I didn’t know you, but I’ve been thinking about you for the past week, since you came up missing. I was following the story – and so was the rest of Michigan. I saw a picture of you with my friends at an NA convention over the winter. I thought you could probably be my friend too. When a drug addict comes up missing, any number of things could happen. I was hoping you were just hiding out in some bad neighborhood in Detroit, which is the best case scenario, but sadly that was not the case. They found your body today. You know this because you were watching and waiting when they finally found you. You were watching and waiting while your sister flew in from out of town to look for you. You were watching and waiting when your family and friends posted “Missing” flyers on telephone poles. You were watching and waiting when memes flooded the internet.
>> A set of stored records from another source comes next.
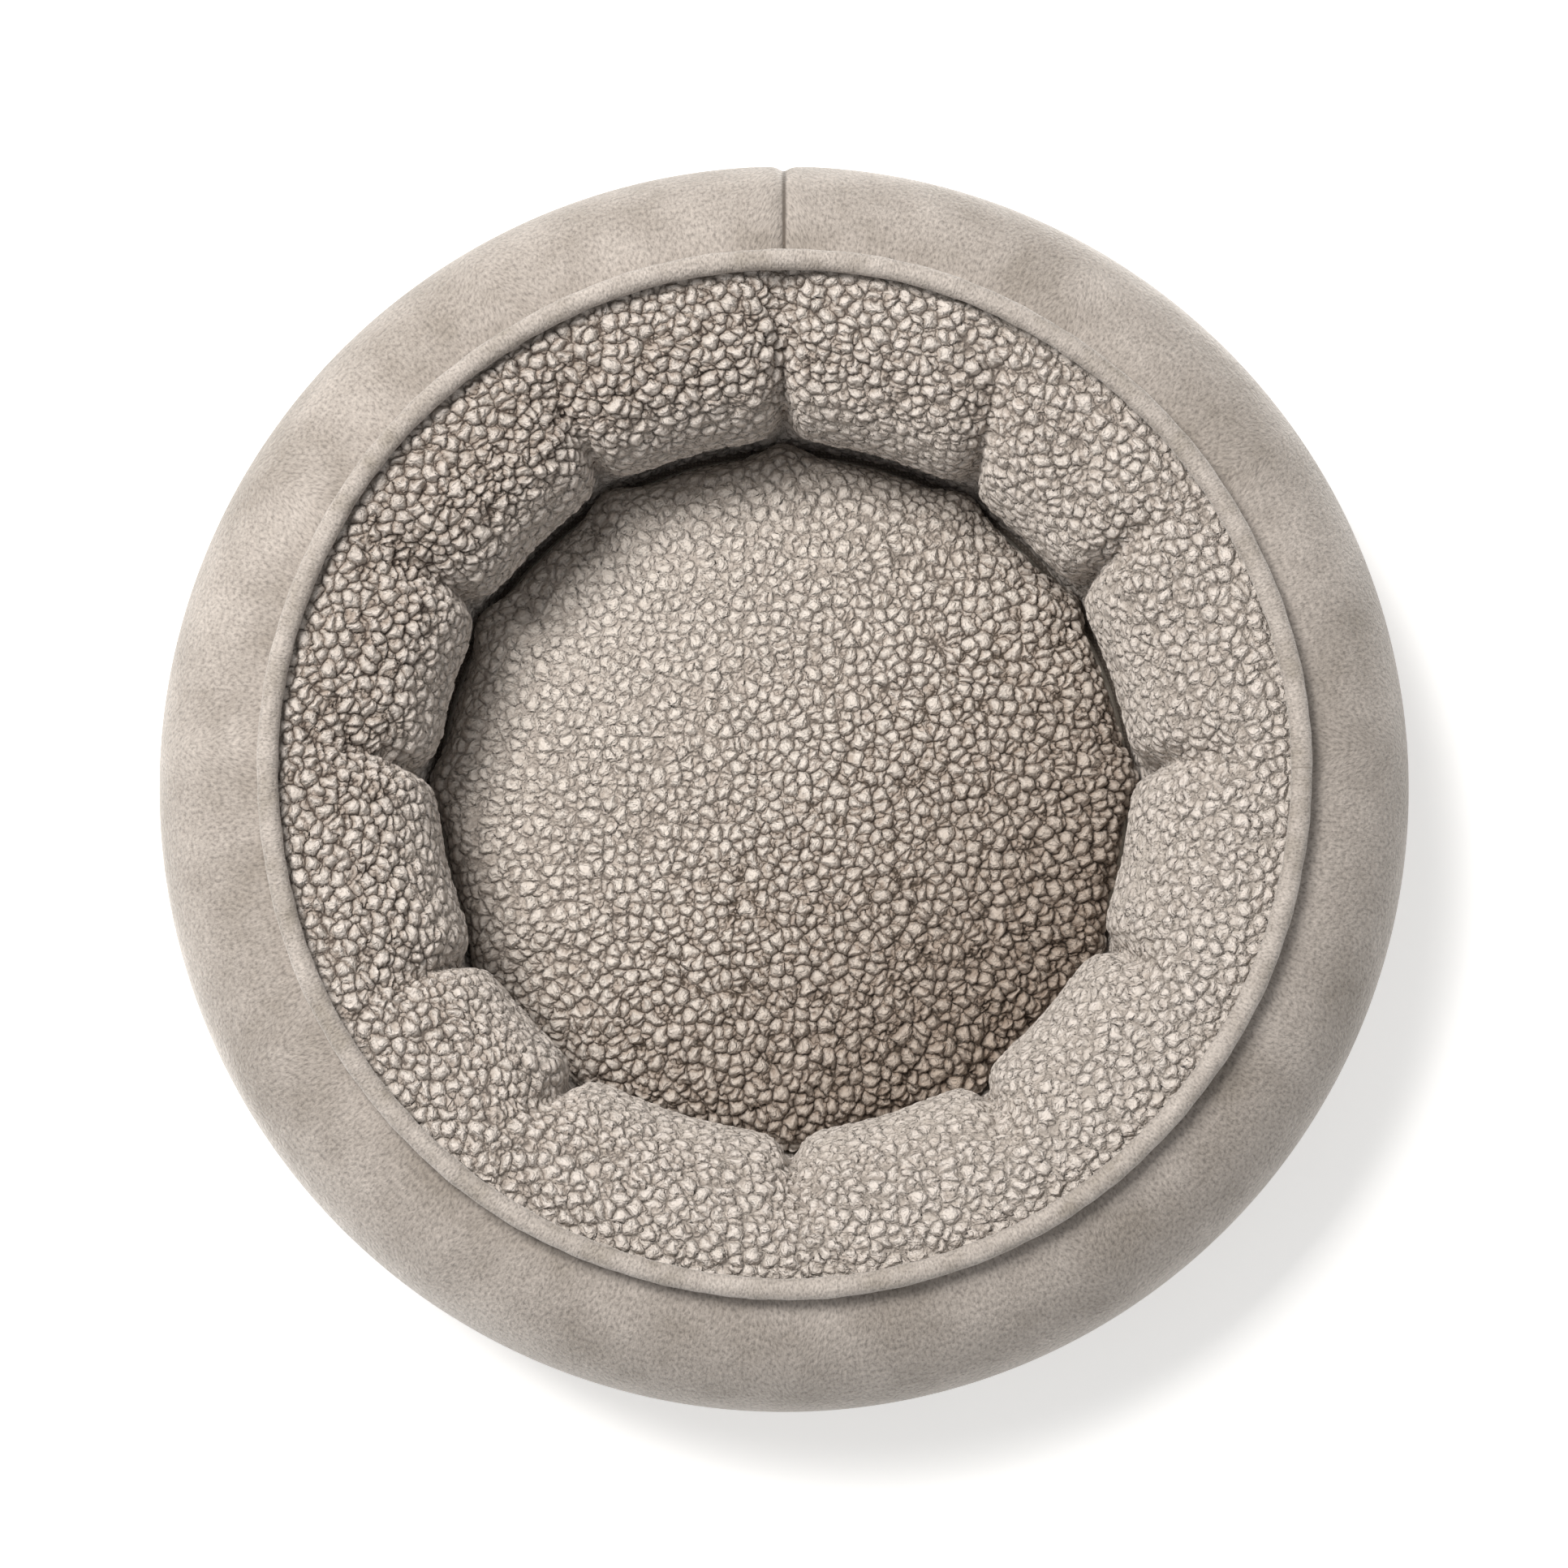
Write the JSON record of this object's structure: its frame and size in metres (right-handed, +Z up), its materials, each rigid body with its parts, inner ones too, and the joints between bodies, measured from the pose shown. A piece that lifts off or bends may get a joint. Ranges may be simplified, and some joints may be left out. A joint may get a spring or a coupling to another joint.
{
  "type": "pet cushion bed",
  "caption": "Round pet bed: a fibre-filled ring bolster in velvet with a piped edge and a tucked sherpa lining, round a loose crowned floor cushion that lifts out.",
  "frame": {"origin": "middle of the bed's footprint, on the surface that it stands on", "axes": "+Z up, out of the open well; +Y towards the back, where the closing seams of the cover and the lining lie"},
  "size_m": [0.6, 0.5999, 0.1568],
  "materials": {
    "velvet": "short-pile warm grey velvet, brushed nap",
    "piping_velvet": "the same velvet, pulled tight round a cord",
    "sherpa": "curly long-pile sherpa, warm grey",
    "cushion_sherpa": "curly sherpa in small cells, warm grey",
    "thread": "matte spun polyester thread",
    "cord": "white twisted filler cord",
    "fibre_fill": "white loose polyester fibre",
    "grip_cloth": "plain woven cloth with printed grip dots",
    "felt": "needled felt wadding",
    "plain_cloth": "plain woven polyester cloth"
  },
  "bodies": {
    "bolster": {"outer_cover": "velvet", "cover_seam_thread": "thread", "piping_cord": "cord", "piping_sleeve": "piping_velvet", "piping_seam_thread": "thread", "bolster_lining": "sherpa", "lining_seam_thread": "thread", "tuck_tacks": "thread", "bolster_fill": "fibre_fill", "base_panel": "grip_cloth", "base_seam_thread": "thread", "base_wadding": "felt", "well_floor": "plain_cloth", "well_seam_thread": "thread"},
    "floor_cushion": {"cushion_top": "cushion_sherpa", "cushion_base": "velvet", "cushion_fill": "fibre_fill", "cushion_seam_thread": "thread"}
  },
  "joints": [
    {"name": "cushion_lift", "type": "slide", "parent": "bolster", "child": "floor_cushion", "axis": [0, 0, 1], "range_m": [0, 0.18]}
  ]
}
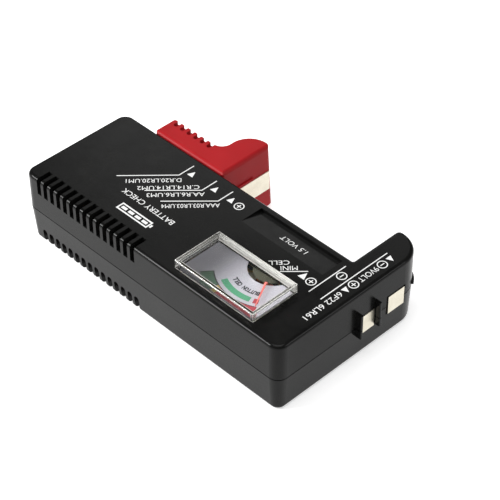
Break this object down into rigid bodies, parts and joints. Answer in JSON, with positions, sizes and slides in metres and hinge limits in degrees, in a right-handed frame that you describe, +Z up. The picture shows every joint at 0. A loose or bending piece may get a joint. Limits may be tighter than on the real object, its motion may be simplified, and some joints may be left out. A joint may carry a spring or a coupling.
{
  "type": "battery tester",
  "caption": "Pocket battery tester with an analogue meter: a sliding jaw and fixed arm grip round cells, and stud contacts on the end take a nine-volt battery.",
  "frame": {"origin": "middle of the object's outline, on the surface it rests on (the case's flat base)", "axes": "+X along the case to the end with the nine-volt contacts, +Y across the case to the side with the slider and arm, +Z up out of the top with the meter"},
  "size_m": [0.1089, 0.0618, 0.0279],
  "materials": {
    "case_black": "satin",
    "slider_red": "satin",
    "clear_cover": "gloss",
    "dial_print": "satin",
    "needle_paint": "satin",
    "nickel": "bright",
    "brass": "satin",
    "steel": "zinc plated",
    "soft_iron": "plated",
    "magnet_grey": "ground",
    "aluminium": "satin",
    "copper_wire": "enamelled",
    "bronze": "satin",
    "tray_plastic": "satin",
    "guide_plastic": "satin",
    "board": "satin",
    "resistor_body": "gloss",
    "red_insulation": "gloss",
    "black_insulation": "gloss"
  },
  "bodies": {
    "case": {"top_shell": "case_black", "bottom_shell": "case_black", "case_screws": "steel", "contact_rail": "brass", "nine_volt_plus_contact": "nickel", "nine_volt_minus_contact": "nickel", "arm_contact": "nickel", "mini_cell_contact": "nickel", "meter_cover": "clear_cover", "meter_base": "tray_plastic", "meter_dial": "dial_print", "meter_yoke": "soft_iron", "meter_magnet": "magnet_grey", "core_supports": "aluminium", "lower_bridge": "brass", "upper_bridge": "brass", "bridge_screws": "steel", "jewel_screws": "brass", "hairsprings": "bronze", "meter_terminals": "brass", "meter_screws": "steel", "circuit_board": "board", "board_screws": "steel", "load_resistor_1v5": "resistor_body", "load_resistor_9v": "resistor_body", "load_resistor_mini": "resistor_body", "meter_series_resistor": "resistor_body", "red_wires": "red_insulation", "black_wires": "black_insulation"},
    "slider": {"slider_jaw": "slider_red", "slider_guide": "guide_plastic", "slider_screws": "steel", "slider_contact": "nickel", "slider_wiper": "bronze"},
    "needle": {"moving_coil": "copper_wire", "coil_staffs": "steel", "meter_needle": "needle_paint"}
  },
  "joints": [
    {"name": "slider_slide", "type": "slide", "parent": "case", "child": "slider", "axis": [1, 0, 0], "range_m": [-0.01, 0.0105]},
    {"name": "needle_swing", "type": "hinge", "parent": "case", "child": "needle", "pos_m": [0.0287, -0.0087, 0.015], "axis": [0, 0, -1], "range_deg": [0, 70], "stiffness_Nm_per_rad": 0.00002}
  ]
}
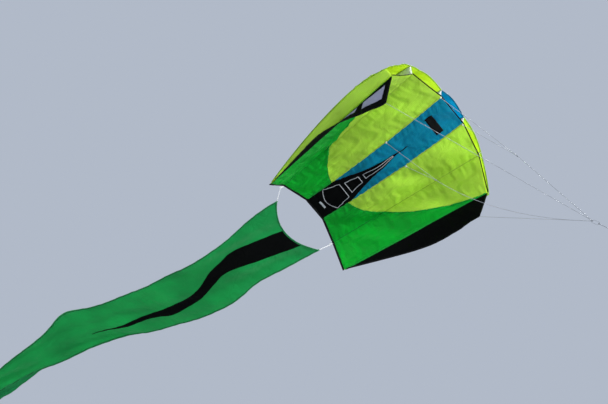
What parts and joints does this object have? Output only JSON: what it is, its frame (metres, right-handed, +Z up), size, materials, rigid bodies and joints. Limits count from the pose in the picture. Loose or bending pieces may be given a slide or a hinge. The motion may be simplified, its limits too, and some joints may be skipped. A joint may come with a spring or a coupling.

The whole Michigan recovery community watched and waited too; waited for you to come back to the rooms, waited for you to come back and surrender, we waited to hug you again.
Elizabeth, maybe it’s selfish that I want to talk to you. You have friends and family and people from all over who love and care about you, but I wish you could sit down with me and tell me what happened, because I’ve been clean for over 13 months and I go to recovery conventions too. It wasn’t long ago that I was in treatment and started going to meetings, and I keep on seeing my friends week after week turn into Facebook memorials. Liz, I feel such pain and sorrow in my heart and my mind for you and your family and I just want to know what I can do so I don’t have to die too. I was addicted to heroin, crack, xanax, and alcohol for over ten years; woke up on my floor alone, woke up in the hospital, woke up in my car with a needle hanging out of my arm and I just can’t fathom why I’m still alive and you aren’t. Believe me, it’s not because I deserve it.
Liz, I never met you but I’ve been reading about you for the past week and I think you would’ve been my friend. I wanted to write you last week and tell you its okay to come back. I wanted to tell you that everyone makes mistakes. People relapse, people lie, people get into fights, but you got to come back. Liz, I know you will never get this letter, but, I believe you’re in a better place and you can hear all the kind words people are saying about you. They talk about your warm heart and how your presence brings joy. Maybe you can see the pain in my face as I’m writing this to you. Liz, I know I never met you, but I kind of feel like I knew you. I don’t think I will ever forget you. I never got to say hello and I’m sorry that I have to say goodbye.